The dot product of position-encoded vectors reduces to a function of relative position:

⟨RoPE(q_i), RoPE(k_j)⟩ = ⟨q_i, k_j⟩ rotated by (i-j)θ

import torch
import torch.nn as nn
import math

def precompute_freqs_cis(dim: int, end: int, theta: float = 10000.0):
    """Precompute complex frequency factors for RoPE."""
    freqs = 1.0 / (theta ** (torch.arange(0, dim, 2).float() / dim))
    positions = torch.arange(end)
    # Complex numbers via polar representation: e^(i * position * theta)
    freqs = torch.outer(positions, freqs)
    return torch.polar(torch.ones_like(freqs), freqs * 2 * math.pi)

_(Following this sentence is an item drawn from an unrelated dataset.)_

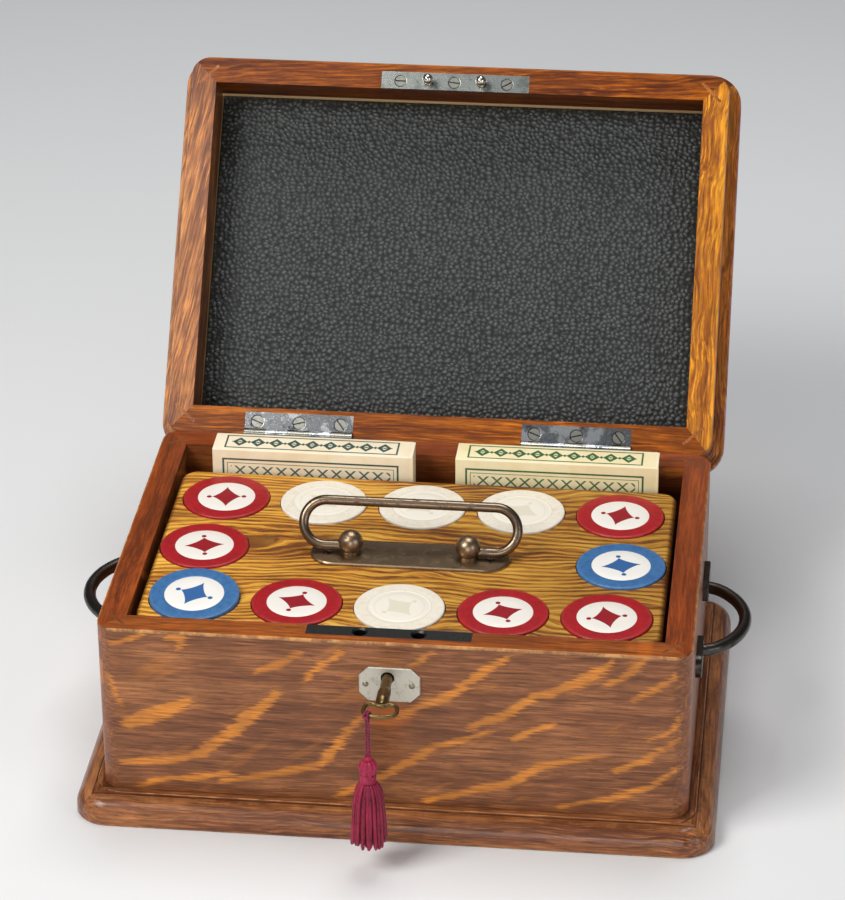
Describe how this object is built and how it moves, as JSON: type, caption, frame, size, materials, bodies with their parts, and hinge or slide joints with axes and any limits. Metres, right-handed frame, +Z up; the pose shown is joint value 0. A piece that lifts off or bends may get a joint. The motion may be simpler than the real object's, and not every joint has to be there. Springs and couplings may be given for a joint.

def apply_rotary_emb(x: torch.Tensor, freqs_cis: torch.Tensor):
    """Apply rotary embedding to tensor.
    
    x: (batch, heads, seq_len, head_dim)
    freqs_cis: (seq_len, head_dim/2) - complex numbers
    """
    x_complex = torch.view_as_complex(x.float())
    # (batch, heads, seq_len, head_dim/2) - reshape for complex operations
    
    # Reshape freqs_cis to broadcast with x
    freqs_cis = freqs_cis.unsqueeze(0).unsqueeze(0)  # (1, 1, seq, head/2)
    
    # Apply rotation
    x_rotated = x_complex * freqs_cis
    
    # Convert back to real
    x_out = torch.view_as_real(x_rotated)
    return x_out.flatten(-2).type_as(x)

class RotaryEmbedding(nn.Module):
    def __init__(self, dim, max_seq_len=2048, base=10000.0):
        super().__init__()
        self.dim = dim
        self.base = base
        self.max_seq_len = max_seq_len
        self._freqs_cis = None
    
    def forward(self, seq_len, device):
        if self._freqs_cis is None:
            self._freqs_cis = precompute_freqs_cis(
                self.dim, seq_len, self.base
            )
        return self._freqs_cis.to(device)
    
    def clear_cache(self):
        self._freqs_cis = None

Failure mode: Dimension mismatch. RoPE operates on adjacent pairs of dimensions. If head_dim is not even, the operation fails. Common error: setting d_model=3072 with n_heads=32 gives d_k=96 — divisible by 2, but verify before implementation.

Failure mode: Cache invalidation. If caching frequency computations and then processing longer sequences, you get shape mismatches. Always check that cached freqs match current sequence length.